Sept 6 - Oct 14, 2023

It would be hard to find two metal artists more perfectly equal in skills and achievement. It would be difficult to find two metal artists more perfectly distinct in technique, aesthetic, and approach. This study in contrasts is as noteworthy for the chasm between the two as it is for their independent and contemporaneous success in the medium of metal.

From London, Danish artist Ane Christensen brings to her work a predilection for precision and strategy, courtesy of her training as a jeweler. Ane’s modernist back yard atelier, squeezed in among the row houses, is as much a private little laboratory as studio. There are no hammers involved in Ane’s process, starting with a maquette, she constructs her well-planned forms from building blocks consisting of tubing, rods, wire, sheets and spun bowls. The artist’s focus is on perfection of assembly, shaping and filing the parts to fit, then soldering them together seamlessly. Each element remains crisply defined in the final form, so that the viewer may mentally deconstruct the piece into is component parts. Ane succinctly characterizes the work, saying "There are no secrets, and nowhere to hide."

Formal concerns drive Ane’s work and revolve around contrasting elements; a geometric base form is disrupted by lines. Basic and familiar forms interact with vague and diffuse ones. It is in the meeting of the two, their connection, that a symbiosis emerges, like a yinyang. In the new work presented in this exhibition, color appears for the first time since Ane’s school days. This significant development buttresses the scale and presence of the work. While the basic form is of a large cloud of wire intersecting a solid cylinder, as if one is dematerializing or coming into form, the effect is that Ane has created a framing device for contemplating space.


From Asheville, American firebrand Rachel David works like a storm of creative energy, steeped in lively culture of her once longtime home in New Orleans and her activist roots as co-founder of the Society of Inclusive Blacksmiths. Rachel’s rural hangar-like studio thrums with activity, oversized machinery and boisterous friends and dogs.

For Rachel, concept and craft are coequals forces that merge in the creative action of physically manifesting an object. Particularly with the artist’s repousse sheet work, flowing forms emerge fluidly in process, as with paint on canvas. Her exuberant and organic forms explicitly represent the energy and positivity that goes in to creating them. The artist says of her work; "The very physical and technically demanding process of forging and forming shapes in glowing radiant yellow steel is my passion. Through this process I address broader issues like body’ and ‘landscape’ through the lens of social and environmental justice. Turning a dream of a form into the brutally hard reality of metal is a source of pride and identity that I strive to reflect in my work."

In the new pieces for the exhibition, evolution and experimentation abound. "Scales" is the artist’s largest mirror to date and the first large work to incorporate polished selenite crystals. The title of the work references musical scales as a metaphor for developing skill and alligator scales as a tribute to her former Louisiana home and the power of the animal.

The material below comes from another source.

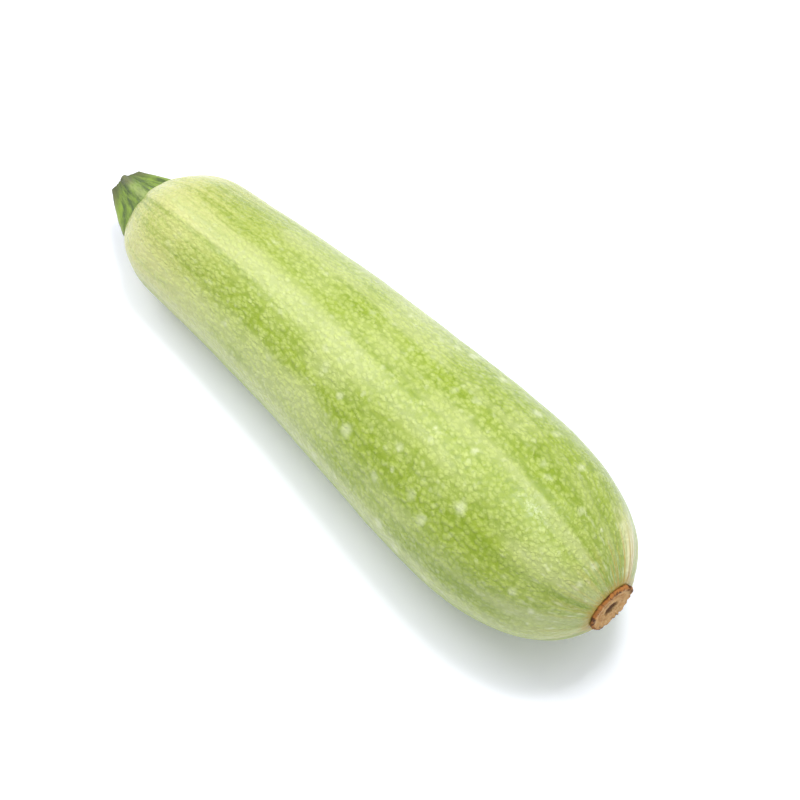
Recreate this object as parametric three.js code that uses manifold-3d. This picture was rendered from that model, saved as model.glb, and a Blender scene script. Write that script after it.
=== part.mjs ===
// Pale-green zucchini lying on its side: the fruit, the ridged stump of its stem and the dry
// scar its flower left. Millimetres, +Z up. +X runs along the fruit from stem to blossom end.
import * as THREE from 'three';
import Module from 'manifold-3d';

// Fruit: a straight taper that levels off into a belly, closed by a round shoulder at the stem
// and a blunter nose at the blossom end
const FRUIT_LENGTH = 200;
const NECK_RADIUS = 19.3; // of the taper carried back to the stem end
const BELLY_RADIUS = 30.9;
const BELLY_START = 141; // distance from the stem end where the taper levels off
const BELLY_BLEND = 1.5; // softness of the change from taper to belly
const SHOULDER_LENGTH = 21.5;
const NOSE_LENGTH = 64;
const NOSE_POWER = 3.2; // above 2 keeps the belly full before the nose turns in
const BOW = 2.5; // sideways bend of the middle, towards +Y
const BOW_SKEW = 1; // moves the bend towards the stem end

// Ribs: five main ones with a weaker one between each pair, strongest near both ends
const RIB_COUNT = 5;
const RIB_MAIN = 0.003; // share of the radius, along the middle
const RIB_MINOR = 0.002;
const RIB_SHOULDER_GAIN = 6;
const RIB_NOSE_GAIN = 8;
const RIB_FADE_LENGTH = 22; // how far the stronger ribs reach in from each end
const RIB_TWIST = 0.35; // radians over the full length
const RIB_PHASE = 0.4;

// Flat seats that the stem and the scar stand on, and the strip the fruit rests on
const STEM_SEAT_RADIUS = 11.8;
const SCAR_SEAT_RADIUS = 8.6;
const REST_DEPTH = 0.7; // height of the slice taken off the underside
const GAP = 0.3; // air between neighbouring pieces

// Stem stump
const STEM_HEIGHT = 13.6;
const STEM_BASE_RADIUS = 11.2;
const STEM_CUT_RADIUS = 4.3;
const STEM_FLARE_POWER = 1; // above 1 hollows the flank of the flare
const STEM_RIDGE_FOOT = 0.05; // share of the radius
const STEM_RIDGE_CUT = 0.15;
const STEM_RIDGE_PHASE = 0.5;
const STEM_OFFSET_Y = -1.2; // the whole stem sits a little off the centre of its seat
const STEM_OFFSET_Z = -0.5;
const STEM_LEAN_Y = 1.4; // sideways shift of the cut end
const STEM_LEAN_Z = -0.6;
const STEM_CUT_SLOPE = 0.15; // height lost per millimetre across the cut face
const STEM_SLOPE_POWER = 4; // keeps the slope near the cut
const STEM_CUT_DISH = 0.5;

// Blossom scar
const SCAR_RADIUS = 7.9;
const SCAR_HEIGHT = 1.4;
const SCAR_RAGGED = 0.05; // share of the radius
const SCAR_LOBES = 5;
const SCAR_LOBE_HEIGHT = 0.7; // share of the raggedness
const SCAR_TEETH = 11;
const SCAR_TOOTH_HEIGHT = 0.5;
const SCAR_WAVES = 7; // up and down along the rim
const SCAR_WAVE_HEIGHT = 0.15; // share of the scar's height
// Section of the scar from its back edge over the rim to the edge and bottom of the pit, as
// shares of its radius and height
const SCAR_SECTION = [
  [0.97, 0], [1, 0.45], [0.95, 0.9], [0.88, 1], [0.8, 0.82], [0.55, 0.62], [0.2, 0.6], [0.14, 0.3],
];
const SCAR_PIT_BOTTOM = 0.25;

// Mesh fineness
const FRUIT_RINGS = 46;
const FRUIT_SIDES = 80;
const STEM_RINGS = 10;
const STEM_RING_CROWDING = 1.6; // above 1 puts more of the rings near the foot
const STEM_SIDES = 40;
const SCAR_SIDES = 40;
const SEARCH_STEPS = 50; // halvings that find where the seats lie

const TAPER_SLOPE = (BELLY_RADIUS - NECK_RADIUS) / BELLY_START;

// Radius of the smooth fruit, without ribs, at distance x from the stem end.
function fruitRadius(x) {
  const taper = NECK_RADIUS + TAPER_SLOPE * x;
  const blend = Math.hypot(taper - BELLY_RADIUS, BELLY_BLEND);
  const body = 0.5 * (taper + BELLY_RADIUS - blend);
  const intoShoulder = Math.max(0, 1 - x / SHOULDER_LENGTH);
  const intoNose = Math.max(0, (x - (FRUIT_LENGTH - NOSE_LENGTH)) / NOSE_LENGTH);
  return body * Math.sqrt(1 - intoShoulder ** 2) * Math.sqrt(1 - intoNose ** NOSE_POWER);
}

// Distance x at which the smooth fruit has a given radius, between its thin and its thick end.
function findRadius(radius, thin, thick) {
  let below = thin;
  let above = thick;
  for (let step = 0; step < SEARCH_STEPS; step += 1) {
    const middle = 0.5 * (below + above);
    if (fruitRadius(middle) < radius) below = middle;
    else above = middle;
  }
  return above;
}

const STEM_SEAT = findRadius(STEM_SEAT_RADIUS, 0, SHOULDER_LENGTH);
const SCAR_SEAT = findRadius(SCAR_SEAT_RADIUS, FRUIT_LENGTH, FRUIT_LENGTH - NOSE_LENGTH);

// Relative height of the ribs at distance x and angle a round the fruit.
function ribHeight(x, a) {
  const atShoulder = Math.exp(-((x / RIB_FADE_LENGTH) ** 2));
  const atNose = Math.exp(-(((FRUIT_LENGTH - x) / RIB_FADE_LENGTH) ** 2));
  const gain = 1 + RIB_SHOULDER_GAIN * atShoulder + RIB_NOSE_GAIN * atNose;
  const phase = RIB_COUNT * (a - RIB_PHASE - RIB_TWIST * (x / FRUIT_LENGTH));
  return gain * (RIB_MAIN * Math.cos(phase) + RIB_MINOR * Math.cos(2 * phase));
}

// Centre of the fruit's section at x: level underside and a gentle bow to the side.
function fruitCentre(x) {
  const t = (Math.PI * x) / FRUIT_LENGTH;
  const y = BOW * Math.sin(t) + BOW_SKEW * Math.sin(2 * t);
  return new THREE.Vector3(x, y, NECK_RADIUS + TAPER_SLOPE * x - REST_DEPTH);
}

// Ring of points across the X axis; place(a) gives the radius and any shift along X at angle a.
function ring(centre, sides, place) {
  return Array.from({ length: sides }, (_, side) => {
    const a = (2 * Math.PI * side) / sides;
    const { radius, shift = 0 } = place(a);
    const offset = new THREE.Vector3(shift, radius * Math.cos(a), radius * Math.sin(a));
    return offset.add(centre);
  });
}

// Closed surface through rings listed towards +X, with a centre point closing each end.
function skin(rings, firstCentre, lastCentre) {
  const sides = rings[0].length;
  const points = [firstCentre, ...rings.flat(), lastCentre];
  const at = (row, side) => 1 + row * sides + (side % sides);
  const index = [];
  for (let side = 0; side < sides; side += 1) {
    index.push(0, at(0, side + 1), at(0, side));
    for (let row = 0; row + 1 < rings.length; row += 1) {
      const [a, b] = [at(row, side), at(row, side + 1)];
      const [c, d] = [at(row + 1, side), at(row + 1, side + 1)];
      index.push(a, b, d, a, d, c);
    }
    index.push(points.length - 1, at(rings.length - 1, side), at(rings.length - 1, side + 1));
  }
  const geometry = new THREE.BufferGeometry().setFromPoints(points);
  geometry.setIndex(index);
  return geometry;
}

const wasm = await Module();
wasm.setup();

function toManifold(geometry) {
  const vertProperties = Float32Array.from(geometry.attributes.position.array);
  const triVerts = Uint32Array.from(geometry.index.array);
  return new wasm.Manifold(new wasm.Mesh({ numProp: 3, vertProperties, triVerts }));
}

function fromManifold(solid) {
  const mesh = solid.getMesh();
  const position = new THREE.BufferAttribute(Float32Array.from(mesh.vertProperties), 3);
  const geometry = new THREE.BufferGeometry().setAttribute('position', position);
  geometry.setIndex(Array.from(mesh.triVerts));
  return geometry;
}

// Block that fills everything below z = 0 under the fruit.
function blockBelow() {
  const reach = FRUIT_LENGTH;
  const corners = [[-reach, -reach], [reach, -reach], [reach, 0], [-reach, 0]];
  const end = (x) => corners.map(([y, z]) => new THREE.Vector3(x, y, z));
  const middle = (x) => new THREE.Vector3(x, 0, -0.5 * reach);
  return skin([end(-reach), end(2 * reach)], middle(-reach), middle(2 * reach));
}

function buildFruit() {
  const rings = Array.from({ length: FRUIT_RINGS }, (_, row) => {
    const t = 0.5 - 0.5 * Math.cos((Math.PI * row) / (FRUIT_RINGS - 1)); // closer at the ends
    const x = STEM_SEAT + t * (SCAR_SEAT - STEM_SEAT);
    const place = (a) => ({ radius: fruitRadius(x) * (1 + ribHeight(x, a)) });
    return ring(fruitCentre(x), FRUIT_SIDES, place);
  });
  const whole = skin(rings, fruitCentre(STEM_SEAT), fruitCentre(SCAR_SEAT));
  return fromManifold(toManifold(whole).subtract(toManifold(blockBelow())));
}

function buildStem() {
  const offset = new THREE.Vector3(-GAP, STEM_OFFSET_Y, STEM_OFFSET_Z);
  const foot = fruitCentre(STEM_SEAT).add(offset);
  const centreAt = (t) =>
    new THREE.Vector3(-STEM_HEIGHT * t, STEM_LEAN_Y * t * t, STEM_LEAN_Z * t * t).add(foot);
  const rings = Array.from({ length: STEM_RINGS }, (_, row) => {
    const t = (1 - row / (STEM_RINGS - 1)) ** STEM_RING_CROWDING; // 1 at the cut, 0 at the foot
    const flare = (1 - t) ** STEM_FLARE_POWER;
    const round = STEM_CUT_RADIUS + (STEM_BASE_RADIUS - STEM_CUT_RADIUS) * flare;
    const ridge = STEM_RIDGE_FOOT + (STEM_RIDGE_CUT - STEM_RIDGE_FOOT) * Math.sqrt(t);
    return ring(centreAt(t), STEM_SIDES, (a) => {
      const radius = round * (1 + ridge * Math.cos(RIB_COUNT * (a - STEM_RIDGE_PHASE)));
      return { radius, shift: STEM_CUT_SLOPE * t ** STEM_SLOPE_POWER * radius * Math.cos(a) };
    });
  });
  const cutCentre = centreAt(1).add(new THREE.Vector3(STEM_CUT_DISH, 0, 0));
  return skin(rings, cutCentre, foot);
}

function buildScar() {
  const back = fruitCentre(SCAR_SEAT).add(new THREE.Vector3(GAP, 0, 0));
  const rings = SCAR_SECTION.map(([across, up]) =>
    ring(back, SCAR_SIDES, (a) => {
      const lobes = SCAR_LOBE_HEIGHT * Math.cos(SCAR_LOBES * a + 1);
      const teeth = SCAR_TOOTH_HEIGHT * Math.cos(SCAR_TEETH * a + 2);
      const radius = SCAR_RADIUS * across * (1 + SCAR_RAGGED * (lobes + teeth) * across);
      const waves = 1 + SCAR_WAVE_HEIGHT * Math.cos(SCAR_WAVES * a) * across;
      return { radius, shift: SCAR_HEIGHT * up * waves };
    }),
  );
  const pit = new THREE.Vector3(SCAR_HEIGHT * SCAR_PIT_BOTTOM, 0, 0).add(back);
  return skin(rings, back, pit);
}

function piece(name, geometry, color, roughness) {
  const flat = geometry.toNonIndexed();
  flat.computeVertexNormals();
  const material = new THREE.MeshStandardMaterial({ color, roughness, metalness: 0 });
  const mesh = new THREE.Mesh(flat, material);
  mesh.name = name;
  return mesh;
}

const group = new THREE.Group();
group.name = 'zucchini';
group.add(piece('fruit', buildFruit(), '#a9bd62', 0.45));
group.add(piece('stem', buildStem(), '#8a9a4c', 0.8));
group.add(piece('blossom_scar', buildScar(), '#c89d60', 0.85));

// Origin under the middle of the whole zucchini
const box = new THREE.Box3().setFromObject(group);
const middle = box.getCenter(new THREE.Vector3());
for (const mesh of group.children) mesh.geometry.translate(-middle.x, -middle.y, -box.min.z);

export default group;
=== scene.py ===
"""Pale-green zucchini on a plain pale floor: fruit, ridged stem stump and blossom scar."""

import math
from types import SimpleNamespace

import bmesh
import bpy
from bpy.props import FloatProperty, FloatVectorProperty, IntProperty, PointerProperty
from mathutils import Matrix, Vector, noise


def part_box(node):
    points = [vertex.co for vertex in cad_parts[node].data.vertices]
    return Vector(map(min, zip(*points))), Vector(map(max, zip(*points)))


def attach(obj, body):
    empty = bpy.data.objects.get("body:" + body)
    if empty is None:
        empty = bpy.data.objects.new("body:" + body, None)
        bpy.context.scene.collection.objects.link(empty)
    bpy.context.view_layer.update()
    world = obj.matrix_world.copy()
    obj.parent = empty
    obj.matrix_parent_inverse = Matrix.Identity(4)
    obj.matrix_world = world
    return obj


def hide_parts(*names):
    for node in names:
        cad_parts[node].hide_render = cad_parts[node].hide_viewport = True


bl_info = {
    "name": "Zucchini",
    "version": (1, 0, 0),
    "blender": (4, 5, 0),
    "location": "View3D > Sidebar > Zucchini",
    "description": "Grows a pale-green zucchini with its stem stump and blossom scar",
    "category": "Add Mesh",
}

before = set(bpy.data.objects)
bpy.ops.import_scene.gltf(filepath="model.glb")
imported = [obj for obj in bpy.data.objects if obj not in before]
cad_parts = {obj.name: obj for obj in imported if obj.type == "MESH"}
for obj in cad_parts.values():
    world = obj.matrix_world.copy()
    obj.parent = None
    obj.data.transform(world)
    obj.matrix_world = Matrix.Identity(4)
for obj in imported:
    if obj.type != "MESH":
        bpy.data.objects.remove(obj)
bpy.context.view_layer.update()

MM = 0.001


# ---------------------------------------------------------------- sums on sockets and numbers


class Term:
    """An output socket that ordinary arithmetic works on; each sum adds its Math node."""

    def __init__(self, bench, socket):
        self.bench = bench
        self.socket = socket

    def math(self, operation, *others):
        sockets = dict(enumerate((self, *others)))
        return self.bench.add("ShaderNodeMath", {"operation": operation}, sockets)

    def out(self, name):
        """Another output of the node this one comes from."""
        return Term(self.bench, self.socket.node.outputs[name])

    def __add__(self, other):
        return self.math("ADD", other)

    def __radd__(self, other):
        return self.math("ADD", other)

    def __mul__(self, other):
        return self.math("MULTIPLY", other)

    def __rmul__(self, other):
        return self.math("MULTIPLY", other)

    def __sub__(self, other):
        return self.math("SUBTRACT", other)

    def __rsub__(self, other):
        return (self * -1).math("ADD", other)

    def __truediv__(self, other):
        return self.math("DIVIDE", other)

    def __pow__(self, other):
        return self.math("POWER", other)

    def __neg__(self):
        return self * -1


def rgba(value):
    return (*value, 1.0)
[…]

The two vessels also revolve around expressive repousse work; one composed entirely of it, the other supported within a forged frame connecting to a tubular vessel that is also the artist’s first instance of incorporating unaltered stock material into a finished work.

To see these the work of these two talented contemporary metal artists side-by-side is to recognize the heights and the breadth of work possible in this material that is at once ubiquitous in our modern world and rare as a form of creative expression.